Sooner or later, somebody is going to wake up to the notion that Gideon is fundamentally inconsistent with a fully adversary system. If Gideon means anything, it should mean that any mistake with a material result, which goes exclusively to bad lawyering, should not be attributed to the defendant. Those mistakes are inherently ineffective assistance of counsel. For example, missing a deadline, without a timely request for an extension of time, is almost always the lawyer's rather than the client's mistake, and thus flows from ineffective assistance of counsel. So, should it ever be constitutional for a missed deadline to lead to a negative result on a material merits issue for a criminal defendant (as almost all criminal procedure deadlines contemplate)?
The current system, which usually allows ineffective assistance to be raised on collateral attack only, effectively kills such claims not on the merits, but through attrition (through mootness before the issue gets considered) and pro se convicted defendant incompetence. It isn't obvious that a system that really believes in Gideon should be organized in that way.
Posted by: ohwilleke | Nov 16, 2009 7:33:15 PM
ohwilleke's long and meandering comment does nothing to refute my point. When a court finds virtually every attorney whose case reaches it to be ineffective, in states that spend far more on indigent defense than the ones ohwilleke blasts, there is clearly something wrong with that court's decision-making process.

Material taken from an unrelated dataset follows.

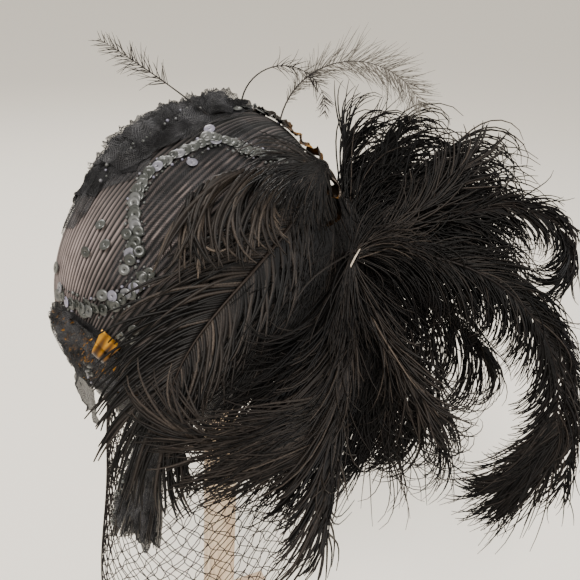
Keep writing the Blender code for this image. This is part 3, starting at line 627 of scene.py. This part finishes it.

As Daniel notes, Reinhardt's opinion needlessly sullied the reputation of the defense attorney.
Posted by: Kent Scheidegger | Nov 16, 2009 8:08:32 PM
Defense attorneys are used to being sullied by prosecutors, courts, friends, family members, victims, and clients; it goes with the terrain. As someone famous once said, "criminal defense is not for the meek, the timid, the faint of heart." We are duby-bound to represent the client with all the courage and zeal we can muster; with fearless advocacy for our client's cause. In so doing we help protect the liberties of all the people and safeguard the Constitition of this wonderful country. LONG LIVE STEPHEN REINHARDT!!!
Posted by: Michael R. Levine | Nov 16, 2009 8:58:10 PM
More to the point I believe the courts have piled a huge amount of baggage and claimed that it is mandated by the constitution. If these problems were evidenced in the guilt phase I would be far more likely to agree with you. I just don't particularly care whether a felon is executed or not.
I'm not even certain that I agree with forcing states to provide counsel. There was another choice not taken, that of forcing legal procedure back to a simpler form that does not require counsel to navigate.
Posted by: Soronel Haetir | Nov 17, 2009 12:27:34 AM
Mark R. Levine --
"Defense attorneys are used to being sullied by prosecutors, courts, friends, family members, victims, and clients; it goes with the terrain."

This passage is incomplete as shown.